### Aim of the exercise
Answer with a single number, the count of lines holding the word "that".

### Material provided

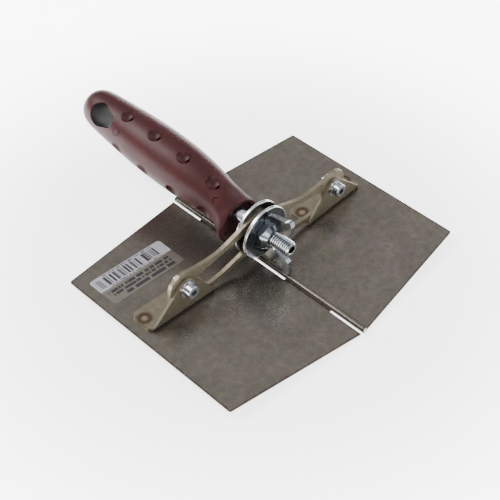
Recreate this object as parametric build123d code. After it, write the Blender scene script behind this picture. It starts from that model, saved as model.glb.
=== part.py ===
# Inside corner trowel: two hinged stainless blades, two brackets, two slotted
# arms clamped on one stud by a wing nut, and a moulded plastic handle.
# Units mm.  +Y runs from the blades to the butt of the handle, +Z is up,
# +X is to the right seen from the butt.  The hinge line lies along Y at X = 0.
import os
from math import sin, cos, tan, radians, degrees, atan2, hypot, pi
from build123d import *

os.makedirs("parts", exist_ok=True)

# ---------------------------------------------------------------- dimensions
TILT = 2.915            # each blade's rise from the hinge, degrees
BLADE_W = 80.0          # hinge line to outer edge
BLADE_L_IN = 130.0      # length at the hinge
BLADE_L_OUT = 110.0     # length at the outer edge
BLADE_T = 0.8
CORNER_R = 1.2

PIN_R = 0.9
KNUCKLE_R = 1.6
KNUCKLE_GAP = 0.15
CUT_BACK = 2.5          # blade edge beside the other blade's knuckles
RIGHT_KNUCKLES = [(45.0, 65.0), (-15.0, 15.0), (-65.0, -45.0)]
LEFT_KNUCKLES = [(15.0, 45.0), (-45.0, -15.0)]

BR_S0, BR_S1 = 32.8, 73.8   # bracket foot, across the blade
BR_T = 1.5
BR_DEPTH = 15.3
BR_BEND = 2.4
BR_TOP_R = 5.1
BR_Y_LEFT, BR_Y_RIGHT = 2.2, 0.2

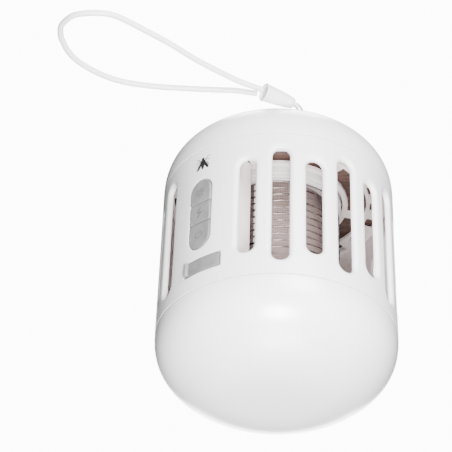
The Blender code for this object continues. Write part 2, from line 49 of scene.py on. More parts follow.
# ---------------------------------------------------------------- camera
# The lamp is looked at from 34.5 degrees below its waist through a long lens, with a slight roll, and
# stands a little right of and below the middle of the picture, so that the strap has room.
LOOK_UP = math.radians(34.52)
ROLL = math.radians(0.69)
DISTANCE = 0.7
LENS, SENSOR = 147.3, 36.0
SHIFT = (-0.1137, 0.1004)  # in picture widths

foot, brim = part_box("cage_shell")
waist = Vector((0, 0, (foot.z + brim.z) / 2))
look = Vector((0, math.cos(LOOK_UP), math.sin(LOOK_UP)))
camera = bpy.data.objects.new("camera", bpy.data.cameras.new("camera"))
camera.data.lens, camera.data.sensor_width = LENS, SENSOR
camera.data.shift_x, camera.data.shift_y = SHIFT
camera.data.clip_start = 0.01
camera.matrix_world = (
    Matrix.Translation(waist - DISTANCE * look)
    @ look.to_track_quat("-Z", "Y").to_matrix().to_4x4()
    @ Matrix.Rotation(ROLL, 4, "Z")
)
bpy.context.scene.collection.objects.link(camera)
bpy.context.scene.camera = camera


# ---------------------------------------------------------------- strap: cord, string and clamp
# A coated cord is bent into a loop and its two ends are moulded into a bell-shaped clamp. A thin string
# comes out of the clamp's narrow end and goes round the steel eyelet bar in the cap's cup.
CORD, STRING = 2.2 * MM, 1.0 * MM
BAR_RADIUS, STRAND_GAP = 1.2, 0.75
STRAP_WAY = Vector((-0.75, -0.66, 0)).normalized()  # plan direction in which the strap lies
STRAP_SIDE = Vector((-STRAP_WAY.y, STRAP_WAY.x, 0))  # along the eyelet bar
CLAMP_WIDE, CLAMP_NARROW = Vector((-6.0, -40.1, 112.2)), Vector((5.9, -33.1, 112.2))
STRING_ROUTE = [
    (7.5, -30.3, 112.6),
    (7.6, -27.3, 113.3),
    (4.0, -22.5, 114.2),
    (-2.0, -17.5, 114.9),
    (-6.5, -12.0, 115.3),
]
CORD_ROUTE = [
    (-6.6, -41.5, 112.2),
    (-14.9, -46.1, 112.1),
    (-23, -52, 112),
    (-31, -58.7, 111.7),
    (-40.2, -68, 111.1),
    (-48.9, -75.8, 110.5),
    (-56.8, -82.6, 109.9),
    (-61.6, -85.2, 109.6),
    (-67.6, -86.1, 109.1),
    (-73.4, -85.2, 108.8),
    (-76.9, -82.3, 108.6),
    (-78.9, -78.6, 108.6),
    (-79.2, -73, 108.7),
    (-78.8, -71.5, 108.8),
    (-77.8, -66.7, 109),
    (-75.4, -61.3, 109.3),
    (-71.9, -56.8, 109.6),
    (-66.7, -51.9, 110),
    (-61.1, -48.2, 110.4),
    (-54.8, -45.8, 110.7),
    (-45.6, -43.6, 111.2),
    (-34.9, -42.2, 111.7),
    (-24.7, -41.3, 112),
    (-16.4, -40.8, 112.1),
    (-8.5, -39.1, 112.2),
]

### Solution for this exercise
2